▶
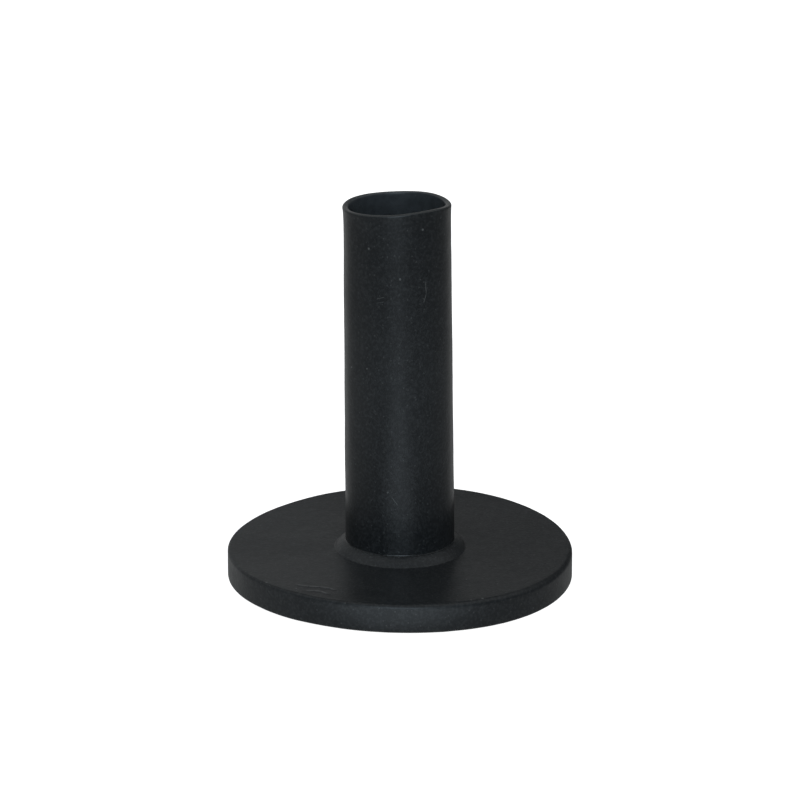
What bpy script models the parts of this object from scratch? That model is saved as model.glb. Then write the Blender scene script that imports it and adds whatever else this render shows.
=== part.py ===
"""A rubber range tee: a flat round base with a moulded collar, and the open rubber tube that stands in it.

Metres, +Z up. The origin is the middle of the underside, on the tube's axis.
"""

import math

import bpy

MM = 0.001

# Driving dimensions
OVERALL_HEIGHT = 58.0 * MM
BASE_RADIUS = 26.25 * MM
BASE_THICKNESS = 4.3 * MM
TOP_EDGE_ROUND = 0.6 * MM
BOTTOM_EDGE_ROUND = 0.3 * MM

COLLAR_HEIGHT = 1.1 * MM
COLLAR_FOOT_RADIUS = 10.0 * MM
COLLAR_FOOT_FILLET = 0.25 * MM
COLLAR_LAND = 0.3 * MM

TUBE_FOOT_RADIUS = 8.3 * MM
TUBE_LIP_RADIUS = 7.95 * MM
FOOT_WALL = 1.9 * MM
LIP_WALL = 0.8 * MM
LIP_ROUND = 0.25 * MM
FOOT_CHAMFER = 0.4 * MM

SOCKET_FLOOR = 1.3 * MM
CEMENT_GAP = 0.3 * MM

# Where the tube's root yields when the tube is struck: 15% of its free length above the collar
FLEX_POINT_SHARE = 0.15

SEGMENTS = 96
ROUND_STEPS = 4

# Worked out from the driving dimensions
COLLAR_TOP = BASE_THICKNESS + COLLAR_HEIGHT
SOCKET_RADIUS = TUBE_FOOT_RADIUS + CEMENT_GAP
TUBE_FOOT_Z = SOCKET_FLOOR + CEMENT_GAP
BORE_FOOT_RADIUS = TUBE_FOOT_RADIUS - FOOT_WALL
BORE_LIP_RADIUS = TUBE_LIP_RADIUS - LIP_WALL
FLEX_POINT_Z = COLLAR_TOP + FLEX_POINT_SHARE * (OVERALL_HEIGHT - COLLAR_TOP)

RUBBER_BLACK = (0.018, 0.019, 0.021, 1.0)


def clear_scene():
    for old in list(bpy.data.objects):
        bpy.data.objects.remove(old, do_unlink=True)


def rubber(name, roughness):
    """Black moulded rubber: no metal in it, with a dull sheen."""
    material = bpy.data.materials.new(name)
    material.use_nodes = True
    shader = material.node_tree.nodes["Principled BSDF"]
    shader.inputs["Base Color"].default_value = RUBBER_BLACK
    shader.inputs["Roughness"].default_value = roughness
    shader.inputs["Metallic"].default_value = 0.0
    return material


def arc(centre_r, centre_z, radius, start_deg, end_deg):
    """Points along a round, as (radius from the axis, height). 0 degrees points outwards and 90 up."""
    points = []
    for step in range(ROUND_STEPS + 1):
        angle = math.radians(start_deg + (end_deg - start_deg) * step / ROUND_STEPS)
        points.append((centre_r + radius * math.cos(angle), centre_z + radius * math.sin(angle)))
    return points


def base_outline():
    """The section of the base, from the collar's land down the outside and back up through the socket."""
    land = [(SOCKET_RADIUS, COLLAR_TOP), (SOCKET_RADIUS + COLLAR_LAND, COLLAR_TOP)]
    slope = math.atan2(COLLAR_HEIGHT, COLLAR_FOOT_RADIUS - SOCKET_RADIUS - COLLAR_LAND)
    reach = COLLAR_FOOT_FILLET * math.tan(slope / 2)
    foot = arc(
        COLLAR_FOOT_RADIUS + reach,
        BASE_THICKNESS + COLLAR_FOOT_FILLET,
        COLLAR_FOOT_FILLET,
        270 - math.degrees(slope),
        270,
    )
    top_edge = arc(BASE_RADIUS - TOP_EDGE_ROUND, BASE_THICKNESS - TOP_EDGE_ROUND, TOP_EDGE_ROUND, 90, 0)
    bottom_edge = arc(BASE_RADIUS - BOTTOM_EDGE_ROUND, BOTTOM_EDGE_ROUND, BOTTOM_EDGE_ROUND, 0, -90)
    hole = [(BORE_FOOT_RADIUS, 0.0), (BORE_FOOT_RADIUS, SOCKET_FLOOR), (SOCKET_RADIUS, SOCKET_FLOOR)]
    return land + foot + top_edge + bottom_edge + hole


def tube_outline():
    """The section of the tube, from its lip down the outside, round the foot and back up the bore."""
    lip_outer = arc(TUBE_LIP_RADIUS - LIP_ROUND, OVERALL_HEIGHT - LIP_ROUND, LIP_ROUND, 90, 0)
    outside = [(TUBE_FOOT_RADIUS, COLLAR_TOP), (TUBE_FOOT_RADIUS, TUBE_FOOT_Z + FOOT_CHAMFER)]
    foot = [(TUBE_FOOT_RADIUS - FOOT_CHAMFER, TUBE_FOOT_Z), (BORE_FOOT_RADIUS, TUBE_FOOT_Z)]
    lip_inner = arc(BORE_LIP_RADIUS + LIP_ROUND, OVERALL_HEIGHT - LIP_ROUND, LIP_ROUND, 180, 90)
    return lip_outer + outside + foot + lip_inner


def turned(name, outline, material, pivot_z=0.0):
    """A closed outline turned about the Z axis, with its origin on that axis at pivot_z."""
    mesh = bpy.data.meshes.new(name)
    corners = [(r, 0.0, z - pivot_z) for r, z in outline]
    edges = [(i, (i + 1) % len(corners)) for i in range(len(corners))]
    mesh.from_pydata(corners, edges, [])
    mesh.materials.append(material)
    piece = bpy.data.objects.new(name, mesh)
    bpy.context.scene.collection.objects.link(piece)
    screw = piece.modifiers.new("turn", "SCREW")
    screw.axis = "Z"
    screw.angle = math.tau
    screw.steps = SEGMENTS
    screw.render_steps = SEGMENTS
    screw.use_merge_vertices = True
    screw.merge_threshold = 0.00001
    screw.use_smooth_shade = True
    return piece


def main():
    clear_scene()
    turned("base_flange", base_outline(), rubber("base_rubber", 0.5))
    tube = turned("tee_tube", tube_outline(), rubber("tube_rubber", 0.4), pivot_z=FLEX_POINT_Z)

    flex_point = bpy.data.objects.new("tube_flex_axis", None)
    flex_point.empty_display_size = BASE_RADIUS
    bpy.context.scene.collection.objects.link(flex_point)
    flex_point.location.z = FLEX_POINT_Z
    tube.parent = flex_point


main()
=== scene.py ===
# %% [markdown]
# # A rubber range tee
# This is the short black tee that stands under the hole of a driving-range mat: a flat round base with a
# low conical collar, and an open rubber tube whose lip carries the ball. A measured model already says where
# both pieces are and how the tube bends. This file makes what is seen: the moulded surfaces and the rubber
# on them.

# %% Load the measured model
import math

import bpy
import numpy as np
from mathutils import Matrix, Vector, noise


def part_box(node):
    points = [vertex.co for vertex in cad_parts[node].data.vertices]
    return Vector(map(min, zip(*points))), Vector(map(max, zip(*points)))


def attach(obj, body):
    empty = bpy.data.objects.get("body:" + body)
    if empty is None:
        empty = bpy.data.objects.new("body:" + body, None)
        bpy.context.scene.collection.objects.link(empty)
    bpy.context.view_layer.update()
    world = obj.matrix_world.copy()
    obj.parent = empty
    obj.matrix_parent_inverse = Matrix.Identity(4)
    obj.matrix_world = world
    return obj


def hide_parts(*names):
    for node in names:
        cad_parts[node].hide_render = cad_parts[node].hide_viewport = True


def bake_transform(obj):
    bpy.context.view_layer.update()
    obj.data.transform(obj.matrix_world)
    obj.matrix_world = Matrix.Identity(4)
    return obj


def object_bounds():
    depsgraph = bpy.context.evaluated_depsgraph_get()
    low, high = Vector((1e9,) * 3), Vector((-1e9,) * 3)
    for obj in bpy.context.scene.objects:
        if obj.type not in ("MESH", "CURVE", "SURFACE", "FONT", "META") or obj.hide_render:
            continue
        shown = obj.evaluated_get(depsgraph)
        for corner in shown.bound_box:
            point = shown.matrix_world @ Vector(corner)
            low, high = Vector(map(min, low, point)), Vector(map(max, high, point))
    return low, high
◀
AIM >> Transcribe word for word the lines from the one holding "obj.data.transform(obj.matrix_world)" to the last line of the listing above, inclusive.

TASK RESPONSE >>
    obj.data.transform(obj.matrix_world)
    obj.matrix_world = Matrix.Identity(4)
    return obj


def object_bounds():
    depsgraph = bpy.context.evaluated_depsgraph_get()
    low, high = Vector((1e9,) * 3), Vector((-1e9,) * 3)
    for obj in bpy.context.scene.objects:
        if obj.type not in ("MESH", "CURVE", "SURFACE", "FONT", "META") or obj.hide_render:
            continue
        shown = obj.evaluated_get(depsgraph)
        for corner in shown.bound_box:
            point = shown.matrix_world @ Vector(corner)
            low, high = Vector(map(min, low, point)), Vector(map(max, high, point))
    return low, high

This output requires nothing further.